Les distorsions de la représentation des partis à l’Assemblée nationale, à la suite de la dernière élection, sont telles qu’elles semblent justifier une remise en question de notre mode de scrutin.
Mais la solution est loin d’être simple. Le problème, c’est par quoi le remplacer ? La proportionnelle, c’est beau, mais il y a bien des sortes de proportionnelles et toutes ont leurs inconvénients. Un sondage récent indique que seulement 53 % des Québécois estiment qu’il faut changer notre mode de scrutin, et ils se trouvent surtout chez les partis qui ont subi les injustices du récent scrutin : QS, le PQ et le PCQ. Les partis gagnants sont plutôt opposés. Un référendum sur le sujet serait de toute évidence risqué : il a d’ailleurs été perdu partout où il a été tenté ailleurs au Canada.
Le mode de scrutin fait appel à deux aspects de la représentation : la représentation mathématique (une personne, un vote) et la représentation territoriale ou communautaire (un comté, un député). En gros, notre mode de scrutin privilégie la représentation territoriale au détriment de la représentation mathématique, et le mode de scrutin proportionnel, la représentation mathématique (une personne, un vote), au détriment de la représentation des territoires et des communautés. Au Québec, ces distinctions sont importantes vu l’étendue du pays et la dispersion des populations. Les gens des régions périphériques sont démocratiquement défavorisés par un scrutin proportionnel, et il se trouve que c’est dans le Québec des régions que sont principalement les Québécois francophones.
Notre mode de scrutin donne une prime aux gagnants et punit les perdants : cela favorise des gouvernements forts qui sont en position de décider, alors que le mode de scrutin proportionnel favorise la multiplication des petits partis et les gouvernements de coalition faibles et instables. C’est la raison pour laquelle les partis qui aspirent au pouvoir, contrairement aux partis marginaux, s’opposent généralement au changement de notre mode de scrutin.
Ces dernières années, on a tenté de sauver la chèvre et le chou en nous proposant un mode de scrutin « proportionnel mixte à compensation régionale », comportant 75 députés de comté élus selon le mode de scrutin actuel, et 50 autres répartis dans chaque région en fonction du vote obtenu. Mais ce système a les défauts des deux sans en avoir les qualités. Il crée deux classes de députés et maintient les distorsions pour les députés territoriaux, en plus d’exiger un découpage de comtés exagérément grands (75 au lieu de 125). Appliqué à la dernière élection, il aurait donné un gouvernement minoritaire à la CAQ et quatre partis d’opposition très forts. Loin d’être un progrès, son adoption serait un recul selon plusieurs.

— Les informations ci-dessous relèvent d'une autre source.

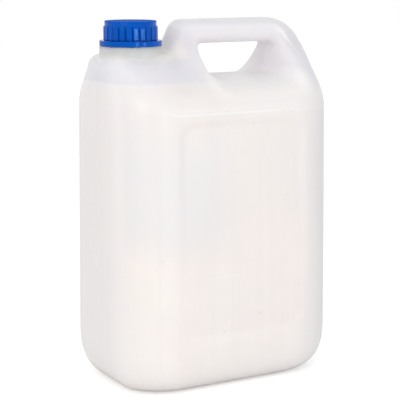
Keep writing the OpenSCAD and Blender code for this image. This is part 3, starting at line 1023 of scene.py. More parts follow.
@dataclass(frozen=True)
class NaturalPlastic:
    """Uncoloured blow-moulded plastic, with the oil showing through it up to its level.

    The wall is full where the oil stands behind it and empty above. Places and heights
    are in millimetres, and a pair holds the two ends of a zone over which one tone or
    mask gives way to another.
    """

    form: JugForm = JugForm()
    full_low: Colour = screen(249, 240, 236)
    full_high: Colour = screen(241, 235, 232)
    patch: Colour = screen(236, 234, 235)
    # Neutral tone of the near end, where less oil shows, made lighter as painted light
    end: Colour = screen(245, 240, 239)
    # Grey of the painted shade towards the far end, also the tone of the faint die lines
    far: Colour = screen(226, 225, 226)
    empty: Colour = screen(233, 231, 236)
    # Pale colour of the painted highlights (shoulder line, handle crease, parting line, oil's edge) and
    # of the real scuffs, litre dashes and scratches
    light: Colour = screen(253, 251, 251)
    dirt: Colour = screen(150, 140, 138)
    # Greyer, darker tone of the handle: painted shade that tones down the light from above
    handle: Colour = screen(224, 222, 227)
    # Bluish grey of the leg: painted shade towards the far edge
    leg: Colour = screen(214, 213, 220)
    # Near-white of the collar: painted light that lifts it out of the shade under the ring and cap
    neck: Colour = screen(253, 253, 255)
    # Pale colour of painted light on the walls round the finger hole
    glow: Colour = screen(255, 250, 250)
    # Warm pale tone of the riser's side that faces the cap: painted light against the cap's shadow and
    # blue bounce
    warm: Colour = screen(254, 246, 238)
    level: float = 241
    level_edge: Pair = (-3, 2)
    level_blur: Pair = (0, 80)
    level_wander: float = 1
    # Painted highlight along the oil's edge: its offset, half width and fade
    meniscus_highlight: float = -0.8
    meniscus_half: float = 1.6
    meniscus_fade: Pair = (-60, 30)
    full_rise: Pair = (60, 200)
    cloud_side: Pair = (-30, 5)
    cloud_low: Pair = (100, 140)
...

En fait, le vrai problème, ce n’est pas le mode de scrutin, mais l’emprise des partis sur le système électoral et parlementaire. On n’élit pas nos représentants ni le premier ministre, on élit des partis et des candidats de parti. La façon de sortir de cette usurpation de la représentation par les partis, ce serait d’aller vers un gouvernement de consensus, comme celui qu’ont adopté les Inuits. Chacune des 14 communautés inuits choisit son délégué au gouvernement, et ceux-ci choisissent le président (premier ministre) et son exécutif. Il n’y a pas de partis. En Suisse, en plus, la présidence est assumée par rotation annuelle.
L’équipe de René Lévesque avait élaboré, en 1984, un mode de scrutin très ingénieux, dit proportionnel régional. Les régions devenaient les comtés et conservaient le même nombre de députés, mais ceux-ci étaient élus par vote préférentiel à partir des listes de candidats proposés par les partis. Par exemple, dans une région qui compte cinq députés, chaque parti propose sa liste de cinq candidats et l’électeur en choisit cinq parmi ceux qui sont sur les listes des différents partis. Ainsi, les députés élus peuvent être de partis différents, mais ils sont tous des députés régionaux d’abord. Dans l’esprit de René Lévesque, ce système devait servir de base à une décentralisation régionale du pouvoir politique et à des gouvernements régionaux. Mais le caucus des députés péquistes, Jacques Parizeau en tête, a bloqué l’adoption de ce projet de loi.